Noise Pop has always seemed kinda appealing from afar. It's like Dudes isn't San Francisco the home of Free Love or whatever? Was that only a long time ago? WHO KNOWS! Either way, the musical landscape is sorta different these days so we got some reporting from the field by Noah Blumberg aka Quarby of the SF based blog Sneakmove, and photos by Mike Senese. Also, we snapped a couple pictures of our daily happy hour, hosted with the help of Diesel and featuring complimentary beverages from Bass and Black Swan Wine to accompany tunes by Two Gallants and The Virgins among a whole bunch more. Check out Blumberg's recap after the jump, and scroll down to the bottom for a couple snaps from our happy hour.
I've been to Bottom of the Hill more than any other venue. It's the best place in the bay area to see good bands that aren't huge yet. I didn't know quite what to expect on the way to this show, though. I told Photo Mike maybe it'd be a bunch of dudes in lace-up moccasin boots. How wrong I was! It was more of a festival crowd with curious newcomers looking to find their new favorite band.
It was packed, but we made it near the stage next to the 40 other people taking pictures and video footage. Before Fleet Foxes came on I had the unfortunate experience of standing next to an extremely drunk couple vigorously licking the insides of each other's mouths. They stumbled away just as the Sub Pop signees took the stage. Their set was definitely the highlight of the evening. I can't remember ever hearing vocal harmonies quite so beautiful outside of a choral recital. It was really astounding. I kept trying to place little parts that reminded me of other bands: Panda Bear or maybe Iron and Wine or early My Morning Jacket. Or maybe even America, Fleetwood Mac, and Simon and Garfunkel. Incidentally, the bass player looks like a larger and more masculine version of Paul Simon. Plus, he makes the same faces when he sings.
Blitzen Trapper look like they’re fronted by psychotic version of the cast of Happy Days. From stage left it was Richie, the Fonz, and Ralph Malph. They're a very entertaining bunch—jumping from stoney country party tunes to ac/dc math rock. They completely ripped it up, and the stop/start parts in some of their louder songs let you rock just long enough while still keeping you off kilter.
Every time I go to Mighty I trip over this one small step down to the dancefloor. It's always dark and disorienting there like the hold of an old ship—all underground with big wood beams. The newish set-up in there is pretty elaborate. There are about 6 huge LCD TVs around the stage showing anonymous imagery on loop. Close-ups of lips, clouds of smoke, old school video games. The stage is tiny. Trackademicks and crew couldn't really all fit up there.
Before Wale came out, a spontaneous dance circle broke out to the left of the stage. There were a couple breakers at the center of things doing head stands and all types of floorwork. He ran through a bunch of his more well-known songs like "Good Girls" and "Nike Boots", but the crowd really responded to "W.A.L.E.D.A.N.C.E.". Not surprising I guess.
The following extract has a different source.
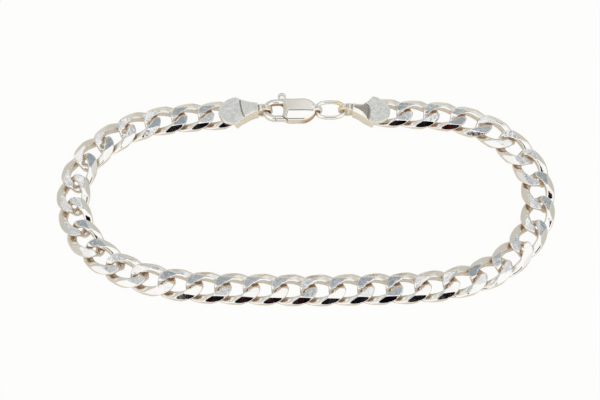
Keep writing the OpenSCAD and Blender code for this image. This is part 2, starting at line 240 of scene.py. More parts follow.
# Sizes in mm, angles in degrees. Fullness is how square the wire's section is: 2 is an oval. The two
# sharpnesses say how crisp the cut edges are. Each top flat leans about its flat middle.
link = {"count": 34, "pitch": 5.18, "width": 6.2, "thick": 2.0, "wireEnd": 1.38, "wireSide": 1.6,
        "wireSpread": 0.28, "wireHigh": 1.22, "sideHigh": 1.6,
        "cornerFullness": 3.2, "sideFullness": 4.2, "roundness": 2.7,
        "play": 0.42, "crossPlay": 0.45, "endSteep": 2.5, "sideLine": 0.97, "twistTurn": 6.0,
        "bevelWidth": 1.1, "bevelAngle": 31.5, "around": 144, "section": 56, "rays": 481,
        "sharpness": 90.0, "rimSharpness": 24.0, "flatMiddle": (2.5, 1.2), "flatLower": 0.01,
        "leastWire": 0.05, "crown": 1.2, "cutTilt": 1.6, "seed": 7}


def linkPoints(facts, tilts):
    # Centre line (a cos t, b sin t, height). The height swings like -sin 2t, but as a straight climb
    # along the link's sides, from the arcsine, and as a quick turnover round its ends, from tanh. The
    # wire's section is a fourfold rounded oval, widest at the link's four corners, and tallest and
    # squarest at the middle of its sides. Each ray of the section stops, with a slightly rounded corner,
    # at the oval or at the first of the cutting planes: a flat at each high corner with its own small
    # tilt, the underside, and four sloped edges.
    half = (facts["pitch"] + facts["play"]) / 2 + facts["wireEnd"]
    a = half - facts["wireEnd"] / 2
    b = (facts["width"] - facts["wireSide"]) / 2
    cross = math.acos(facts["pitch"] / 2 / a)
    turn = math.radians(facts["twistTurn"])

    def lift(t):
        swing = np.sin(2 * (t - turn))
        end = np.tanh(facts["endSteep"] * swing) / math.tanh(facts["endSteep"])
        side = np.arcsin(facts["sideLine"] * swing) / math.asin(facts["sideLine"])
        return -end * np.cos(t) ** 2 - side * np.sin(t) ** 2

    rise = (facts["wireHigh"] + facts["crossPlay"]) / (lift(-cross) - lift(math.pi + cross))
    slope = math.radians(facts["bevelAngle"])
    limit = (math.sin(slope) * (facts["width"] / 2 - facts["bevelWidth"])
             + math.cos(slope) * facts["thick"] / 2)
    t = np.linspace(0, 2 * np.pi, facts["around"], endpoint=False)[:, None]
    q = np.linspace(0, 2 * np.pi, facts["rays"])[None, :]
    centre = np.stack([a * np.cos(t), b * np.sin(t), rise * lift(t)], -1)
    out = np.stack([b * np.cos(t), a * np.sin(t), 0 * t], -1)
    out /= np.linalg.norm(out, axis=-1, keepdims=True)
    wide = (facts["wireEnd"] * np.cos(t) ** 2 + facts["wireSide"] * np.sin(t) ** 2
            + facts["wireSpread"] * np.sin(2 * t) ** 2)
    power = (facts["roundness"] + (facts["cornerFullness"] - facts["roundness"]) * np.sin(2 * t) ** 2
             + (facts["sideFullness"] - facts["roundness"]) * np.sin(t) ** 8)
    high = facts["wireHigh"] + (facts["sideHigh"] - facts["wireHigh"]) * np.sin(t) ** 8
    full = (np.abs(np.cos(q)) ** power + np.abs(np.sin(q)) ** power) ** (-1 / power)
    ray = out * (full * np.cos(q) * wide / 2)[..., None]
    ray[..., 2] = full * np.sin(q) * high / 2
    nearSide = (centre[..., 1] < 0)[..., None]
    lean = np.where(nearSide, tilts[0], tilts[1])
    flatX, flatY = facts["flatMiddle"]
    flatMiddle = np.where(nearSide, (flatX, -flatY), (-flatX, flatY))
    topNormal = np.concatenate([-lean, np.ones_like(lean[..., :1])], -1)
    topReach = facts["thick"] / 2 - facts["flatLower"] - (lean * flatMiddle).sum(-1)
    planes = [(topNormal, topReach), ((0, 0, -1), facts["thick"] / 2)]
    planes += [((0, y * math.sin(slope), z * math.cos(slope)), limit) for y in (-1, 1) for z in (-1, 1)]

    def reached(normal, reach):
        # how far past a plane each ray's end would be, as a share of the way
        along = (ray * np.asarray(normal)).sum(-1)
        room = np.maximum(reach - (centre * np.asarray(normal)).sum(-1), facts["leastWire"])
        return np.where(along > 1e-6, np.maximum(along, 1e-6) / room, 0)

    edge, rim = facts["sharpness"], facts["rimSharpness"]
    total = 1 + sum(reached(*plane) ** edge for plane in planes[1:])
    short = total ** (-1 / edge)
    short = (short ** -rim + reached(*planes[0]) ** rim) ** (-1 / rim)
    points = centre + ray * short[..., None]
    return evenColumns(points, facts["section"])[:, ::-1]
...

With Nick Catchdubs on the decks, Wale took us on a tour of east, west, and southern rap styles. They played some of their favorite records, making sure to give extra props to the south for having so much club appeal. He's right too. There's something special about the double time hi-hat. It lets you nod your head at 150bpm but you still look cool because the rest of you is moving at 75bpm.
Tonight I'm back at Mighty for MSTRKRFT. The dude outside the club in a tux with a top hat was the highlight for sure. The place was pretty much packed, about half the crowd was dancing to Lazaro Casanova's set, the kick drum only stopping for the occasional obligatory ascending filtered loop buildup. I'm not talking shit though, it was expertly executed. Lazaro came out to wave goodbye and thank the audience as his set was ending. The crowd LOVED him and reached out to grab his hand. He waved goodbye, one hand clutching a bottle of Crown Royal. A thirsty young lady asked for some, he was all too happy to oblige.
There were all types of warm filmy vintage footage moving and repeating to the music. We went around to look at the video set up and noticed it was being run by our pal Greg from On the Fly films. I'm ignorant of such things, but it was pretty amazing to see him manually throwing video and images in time to Sleazmore's set. Greg gave us the heads up about the forthcoming confetti canon that was going to go off as MSTRKRFT started. We scrambled to get in position. The Toronto twosome got up there and began things with a soul loop. It was so different than what had been going on that everyone perked up. Then BAM! The confetti cannon shot gold, white, and silver stuff everywhere, the beat kicked in, and everyone went nuts. The set began pretty tame by MSTRKRFT standards, but eventually moved to the more hard-edged, distorted tracks I associate with them. It was hot and everyone pretty much got what they came for.